Whatever, I have to make a sample of the semi-stiff FG sail ! but next year… I have to imagine a mold I could use for different sail size and kind.
Any idea is welcome.
I once had an idea to build seamless shaped Mylar/polyester sails by heat shrinking over a foam core. Basically, the sail would be laid over a veneered foam wing core of the desired airfoil section, the core bent spanwise to the right degree of curvature, and the film laid over it and firmly fixed. The film would then be ironed to conform to the shape, as is done for film covering of many model aircraft.
I found out later that some full size sails are made in a similar way.
This is the idea, but the aim is getting a stiffer sail that won’t disform or less than a mylar or polyester one.
With two layers of 20g/m² and the resin I could get a sail of about 80g/m² or less that should be twice stiffer than a “standard” cloth sail.
A seamless mylar or polyester sail would be even less “stiff” than a seamed panels mylar or polyester sail, so…
But I’m curious, so if you tried the seamless shaped sail technic you described, tell me more.
In his shop he had a sail mold he made out of blue foam. he used a hot wire to cut a uniform chord shape block that was 72" long or so.
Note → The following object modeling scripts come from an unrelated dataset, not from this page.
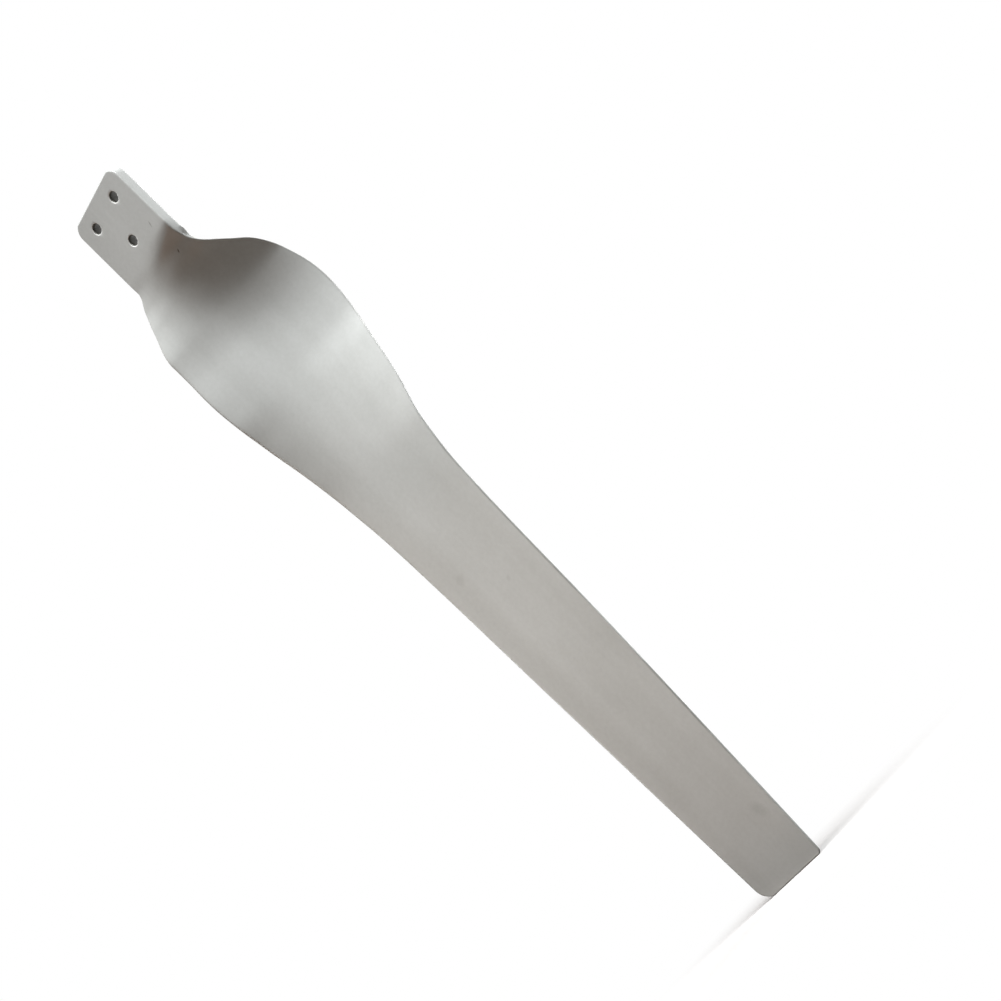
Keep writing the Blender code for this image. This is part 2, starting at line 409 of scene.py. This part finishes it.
def half_height(distance, chord, crest, half, nose, tail, nose_round, tail_round):
    """Half the section's thickness at a distance behind the leading edge."""
    if distance < crest:
        rise = nose + (half - nose) * (1.0 - (1.0 - distance / crest) ** 2)
    else:
        rise = tail + (half - tail) * (1.0 - ((distance - crest) / (chord - crest)) ** TAIL_FALL)
    rise -= corner_cut(nose_round, distance)
    return rise - corner_cut(tail_round, chord - distance)


def chord_places(chord, nose_round, tail_round):
    """Distances behind the leading edge: close together round both edges, even between them."""
    arc = [1.0 - cos(pi / 2.0 * i / ARC_STEPS) for i in range(ARC_STEPS)]
    front = [nose_round * share for share in arc]
    span = chord - nose_round - tail_round
    middle = [nose_round + span * i / CHORD_STEPS for i in range(CHORD_STEPS + 1)]
    rear = [chord - tail_round * share for share in reversed(arc)]
    return front + middle + rear


def back_flatness(z):
    """1 where the trailing side's back still lies flat as the plate's, 0 from the neck on."""
    return 1.0 - smooth_step(FLAT_BACK_TO, NECK_AT, z)


def back_reach(z):
    """How much further the back rim of the trailing side runs straight on than its front edge."""
    if z <= TRAIL_TURN_AT:
        return 0.0
    drawn_in = max(PLATE_WIDTH / 2.0 - trail_offset(z), 0.0)
    return drawn_in * back_flatness(z)


def section_ring(z):
    """One closed ring of points, out from the leading edge over the front, home over the back."""
    half, nose, tail, form = section_sizes(z)
    lead = lead_offset(z)
    chord = lead + trail_offset(z)
    crest = chord * CREST_SHARE
    nose_round = blend(EDGE_RADIUS, nose * NOSE_ROUNDING, form)
    tail_round = min(EDGE_RADIUS, tail * TAIL_ROUNDING)
    bias = BACK_BIAS * form
    camber = CAMBER_SHARE * chord * form
    pitch = pitch_at(z)
    axis_y = axis_depth(z)
    flat_back = (half - tail) * back_flatness(z)
    straight = back_reach(z) / chord
    front = []
    back = []
    for distance in chord_places(chord, nose_round, tail_round):
        height = half_height(distance, chord, crest, half, nose, tail, nose_round, tail_round)
        share = distance / chord
        edge_line = blend(nose - nose_round, tail - tail_round, share)
        middle = bias * (height - edge_line) + camber * 4.0 * share * (1.0 - share)
        middle += flat_back * max((distance - crest) / (chord - crest), 0.0) ** TAIL_FALL
        for side, points in ((-1.0, front), (1.0, back)):
            reach = distance * (1.0 + straight * max(side, 0.0))
            across = lead - reach - TWIST_AXIS_LEAD
            deep = middle + side * height
            x = TWIST_AXIS_LEAD + across * cos(pitch) + deep * sin(pitch)
            y = axis_y - across * sin(pitch) + deep * cos(pitch)
            points.append((x, y))
    ring = front + list(reversed(back))
    return [hanging(x, y, z) for x, y in ring]


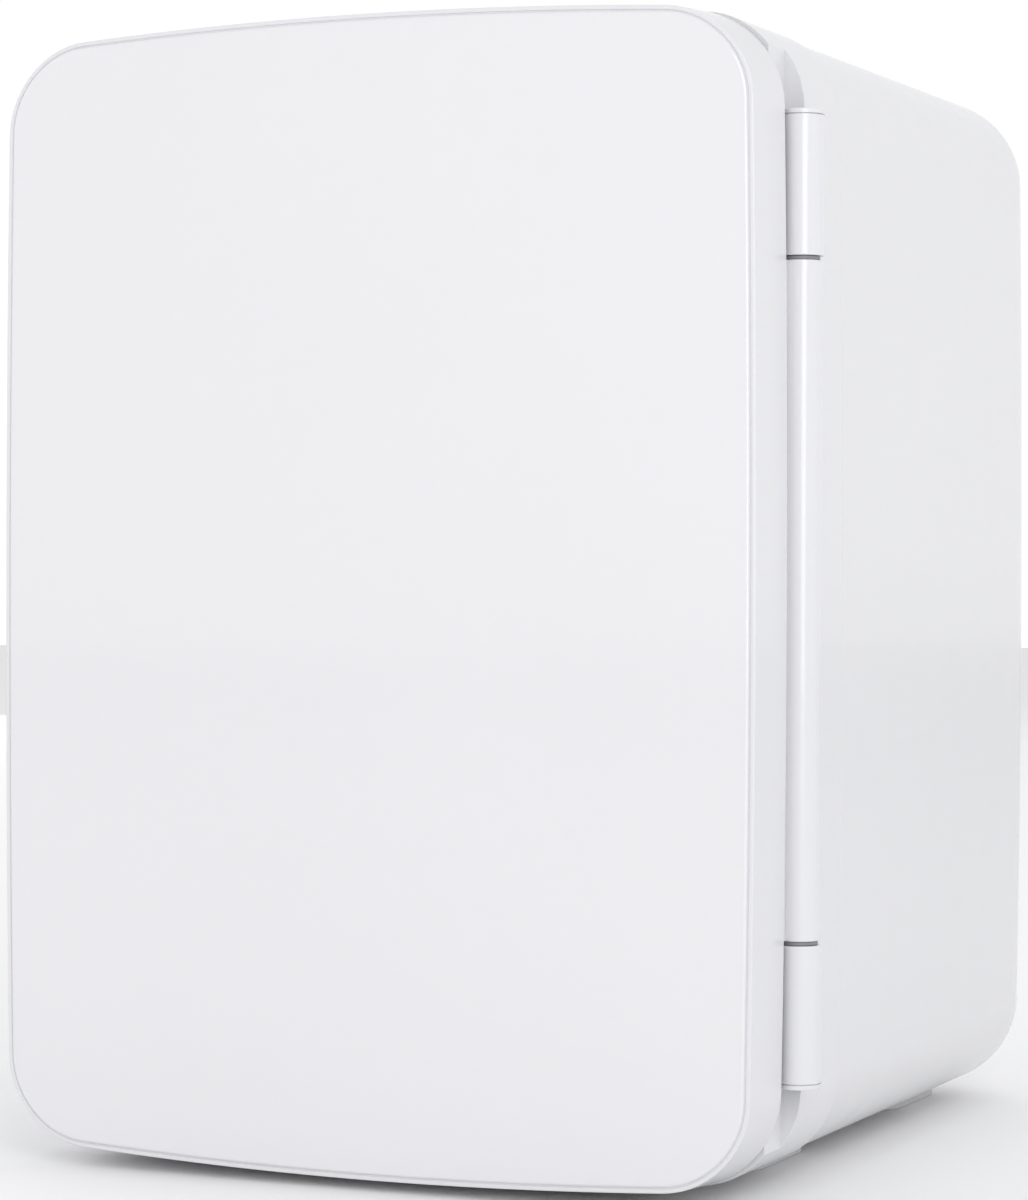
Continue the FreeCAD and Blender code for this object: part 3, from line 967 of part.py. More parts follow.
lever = rounded_block("lever", "y", about(d.switch_x, d.lever_width),
                      (SWITCH_SLOT_Y + d.fit_gap, OVERALL_DEPTH - d.rest_gap),
                      about(d.power_z, d.lever_width), d.lever_corner)
finish(lever, "mode_switch_lever")

# two indicator lamps through the cover, and the cut-out clipped on the hot sink's upper strip
for label, x in (("cold_lamp", d.cold_lamp_x), ("warm_lamp", d.warm_lamp_x)):
    finish(rod(label + "_lens", "y", d.lamp_radius, (BACK_Y - 4, COVER_Y + 1), (x, d.power_z)), label)
finish(rod("cut_out", "x", d.cut_out_radius, about(Size(0), d.cut_out_length),
           (HOT_BASE_Y[1] + d.cut_out_radius, MODULE_MID + d.clamp_up)), "thermal_cutout")


def lead_tube(points, radius):
    """A tube along straight runs joined by arcs, each as large as its shorter run allows."""
    edges, start = [], points[0]
    for before, corner, after in zip(points, points[1:], points[2:]):
        inward, outward = corner - before, after - corner
        turn = inward.getAngle(outward)
        shorter = min(inward.Length, outward.Length)
        tangent = 0.45 * shorter
        inward.normalize()
        outward.normalize()
        first, last = corner - inward * tangent, corner + outward * tangent
        bend = tangent / math.tan(turn / 2)
        bisector = outward - inward
        bisector.normalize()
        middle = corner + bisector * (bend / math.cos(turn / 2) - bend)
        edges += [Part.LineSegment(start, first).toShape(), Part.Arc(first, middle, last).toShape()]
        start = last
    edges.append(Part.LineSegment(start, points[-1]).toShape())
    path = Part.Wire(edges)
    section = Part.Wire(Part.Circle(points[0], points[1] - points[0], radius).toShape())
    tube = path.makePipeShell([section], True, True)
    solid = Part.Solid(tube) if tube.ShapeType == "Shell" else tube
    expected = math.pi * radius ** 2 * path.Length
    assert abs(solid.Volume - expected) < 0.02 * expected, "lead volume"
    return solid


def lead(name, route):
    """A lead as a plain shape. Its route is worked out from the sheet's sizes."""
    piece = doc.addObject("Part::Feature", name)
    piece.Shape = lead_tube([Vector(*(float(Size(size)) for size in point)) for point in route],
                            float(d.lead_radius))
    return piece


slot_y = FOAM_Y[1] - 2 * d.lead_radius
module_routes = [lead(f"module_lead_{i}", (
    (x, slot_y, MODULE_Z[0] - 1), (x, slot_y, MODULE_FOOT - d.lead_bend),
    (x, slot_y + d.lead_bend, BOARD_MID_Z + d.lead_sweep),
    (x, TERMINAL_Y[0] - d.lead_reach, BOARD_MID_Z + 1), (x, TERMINAL_Y[0], BOARD_MID_Z + 1)))
    for i, x in enumerate((-1.5 * d.lead_radius, 1.5 * d.lead_radius))]
finish(group("module_lead_pair", module_routes), "module_leads")
fan_foot = MODULE_MID - d.hot_fan_size / 2
lead_y = (HOT_FAN_Y[0] + d.fan_lead_set, TERMINAL_Y[0] + d.fan_lead_entry)
fan_lead = lead("fan_lead", (
    (d.fan_lead_x, lead_y[0], fan_foot), (d.fan_lead_x, lead_y[0], fan_foot - d.lead_reach),
    (d.fan_lead_turn, lead_y[0] - d.fan_lead_back, fan_foot - d.fan_lead_drop),
    (d.fan_terminal_x, lead_y[1], BOARD_MID_Z + d.fan_lead_lift),
    (d.fan_terminal_x, lead_y[1], TERMINAL_Z[1])))
finish(fan_lead, "hot_fan_lead")

# --- export -----------------------------------------------------------------------------

doc.recompute()
for item in doc.Objects:
    broken = {"Invalid", "Error"} & set(item.State)
    assert not broken, f"{item.Name}: {item.State}"
labels = [piece.Label for piece in finished]
assert len(set(labels)) == len(labels) <= 60, "labels repeat or are too many"
os.makedirs("parts", exist_ok=True)
for piece in finished:
    shape = piece.Shape
    assert not shape.isNull() and shape.isValid(), piece.Label
    assert shape.Solids, piece.Label
    shape.exportStep(os.path.join("parts", piece.Label + ".step"))
print(len(finished), "parts")
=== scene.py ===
import math
import bmesh
import bpy
from mathutils import Matrix, Vector


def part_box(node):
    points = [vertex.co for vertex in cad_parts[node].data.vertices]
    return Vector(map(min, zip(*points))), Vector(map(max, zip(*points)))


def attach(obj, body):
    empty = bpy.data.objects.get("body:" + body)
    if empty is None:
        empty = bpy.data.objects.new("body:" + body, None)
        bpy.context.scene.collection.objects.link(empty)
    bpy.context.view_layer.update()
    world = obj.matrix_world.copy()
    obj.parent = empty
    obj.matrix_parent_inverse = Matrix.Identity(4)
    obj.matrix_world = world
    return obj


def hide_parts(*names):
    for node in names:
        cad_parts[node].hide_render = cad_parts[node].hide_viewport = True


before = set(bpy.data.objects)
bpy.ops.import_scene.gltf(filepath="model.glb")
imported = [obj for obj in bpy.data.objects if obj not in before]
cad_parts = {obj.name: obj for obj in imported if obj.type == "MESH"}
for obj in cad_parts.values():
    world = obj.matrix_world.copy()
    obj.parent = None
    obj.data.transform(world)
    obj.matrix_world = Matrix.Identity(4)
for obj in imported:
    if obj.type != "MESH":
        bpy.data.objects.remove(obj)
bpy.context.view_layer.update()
MM = 0.001

# --- studio -------------------------------------------------------------------------------
# A wide pale floor under an even sky that is brightest at the horizon. The tallest softbox
# stands in front on the right, where the hinge faces it, and weaker ones fill the far sides.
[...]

Picture an airfoil shape that was 15" wide, 2" deep and then extruded 72" long. if you laid a piece of mylar on it, it was a ruled surface so it would induce NO sail shape. to put draft in, hal would curve the entire block along the long dimension by weighting down the two ends and proping up the middle. He could control draft along the entire length but constraining the block differently. Ill see if I can dig up a picture.
I had a thought similar to this about 4 years ago . . . I concluded that it would be fast and feasible, as long as i added a micro servo to the boom that would “pop” the sail when there wasn’t enough wind.
I can tell you the outcome of my experiment with molded sails for RC boats. . . I couldn’t get it to work. I tried normal mylar as well as monocoat and other products.
Most of the experiments resulted in uneven shrinking and sail “blanks” that looked like crap. The one sample that looked good on the mold, as soon as I popped it off was completely uneven.
Keep in mind that a lot of foams you may use start to melt at temperatures lower then the films want to shrink.
For my experiments, my “mold” was constructed out of plywood. I simply took a piece of plywood, cut a triangle sail shape that was about the right size for a footy sail. Using a belt sander I free hand shaped it into a 3D sail mold using the plywood contours as a guide. once it looked good, I mounted that down to a piece of plywood that was 1" larger then the sail shape. This allowed me to clamp and or tape my film as tight as I could to the mold before shrinking. If it worked well, I was going to make a 3D mold that would have worked to make 1 meter size sails (US 1M, IOM. 36/600s etc).
I still have a couple plastics that I wanted to try. my last conclusion was that in order to get this to work right, I would need to do it in the oven allowing the plastic to shrink all at once rather then one zone at a time.
If you want to heat the mold in a hoven or with “thermic heater” (“décapeur thermique” in french), you could made a synthetic plaster (“Zellan”) mold. By using fiberglass, there is no need to heat.
Concerning the mold, my problem is that on a 140cm high (55 inch) sail, the twist is not the same from basis to top. So I don’t think we could use a simple NACA profile all along the mold, like an aircraft wing. I’d like to create a standard mold that we could use to make any kind of sail : different mainsail shapes/sizes and jibs…
Using an additional micro servo to pop the sail seems to be the solution.
Waiting for the pictures…
my little contribution in French !! If you need more try to get in touch with René Villeret that wrote some manuals.
I did it one for M class and used with assembled Mylar panels, but was a failure.
I had thought about vac forming sails. essentially make a mold that is your final sail shape, then heat a sheet of mylar, move it over the mold and vacuum it down until cool. Lots of things are made this way so it should be possible. The problem I ran into is if you wanted a different shape then you would need a new mold. Way to expensive vs standard broad seaming. I will stick with broad seaming so I can make a lot of variations to see what works best.